9. Manna From Hades was a gift from Kezzie in my Blogger Snail Mail parcel. Eleanor Trewynn has recently retired to Cornwall after being widowed. When a body is found in stockroom of the charity shop she helps to run, mystery is afoot. This was a very gentle murder mystery, not quite successfully harking back to the Golden Age of crime (although with a 1960s setting that felt somewhat forced and fake at times; a lot of the main characters have very modern sensibilities). I kept reading because I liked the characters, and there's some gorgeous description of Cornwall countryside and weather, but the mystery element alone wouldn't have been enough to capture my attention.

10. Murder In The Mews is a collection of four Poirot short stories (but fairly long ones, if you get what I mean). Even as a die-hard Christie fan, I was slightly underwhelmed by these. Poirot works best when allowed to slowly deduce and detect; putting him into short stories did nothing to allow the magic to shine through.
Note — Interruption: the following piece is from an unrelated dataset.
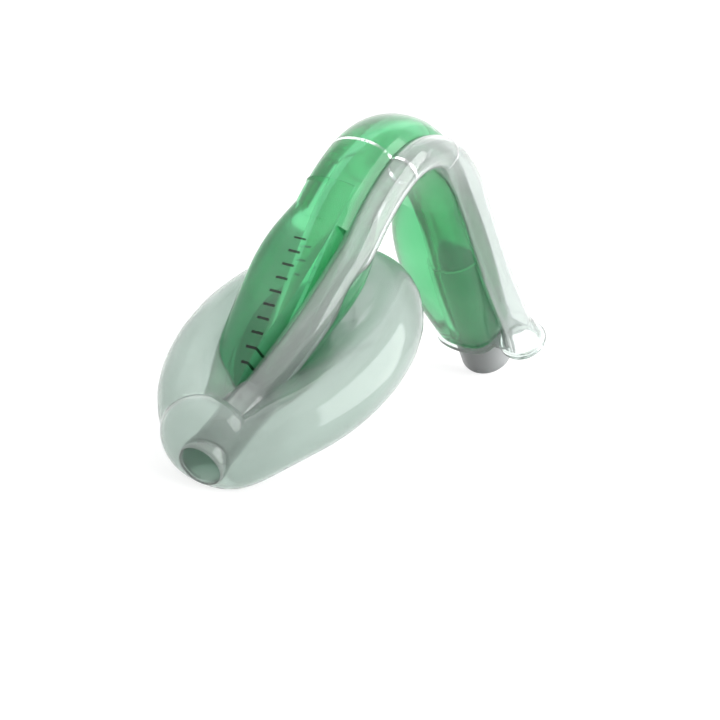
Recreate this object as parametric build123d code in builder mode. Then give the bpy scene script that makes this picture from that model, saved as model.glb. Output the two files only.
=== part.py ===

* These books were kindly given to me by the Curtis Brown Book Group but all opinions are entirely my own.
** This book was kindly provided for review by the publishers via Netgalley, but all opinions are entirely my own.
Note: I do not use affiliate links in these posts, I just like to provide a non-Amazon source.


  1. Ah, Girl with all the gifts sounds like my kinda thing. I'm not really that into crime but So Much Pretty sounds intriguing!

    1. I'd really, really recommend them both: 'easy' reading but thought-provoking and gripping, just my kind of books!

  2. Oh I like the sound of the first book.

  3. Some of these sound good, especially So Much Pretty. My to-read list is getting so long that I hyperventilate just looking at it!!

  4. Some interesting reads here!!! I just finished a great Georgette Heyer, Envious Casca, and really enjoyed it. I love the fact you too, try to avoid Amazon! Foyles is my top choice for that!
    Re Manna, I wondered if the mystery would be too gentle for you! Ah well!

    1. I really loved the characters and the writing, I think I'd read another of hers if I came across it - thanks for introducing me to her!

  5. I've just finished The Ship and I can't quite make my mind up on it... Although it's not the kind of book i would normally choose so maybe that's why. I picked The Girl With All the Gifts up from a charity shop but just haven't got round to it despite hearing good things - I really should!

  6. A good month of reading. These posts always expand my to read list!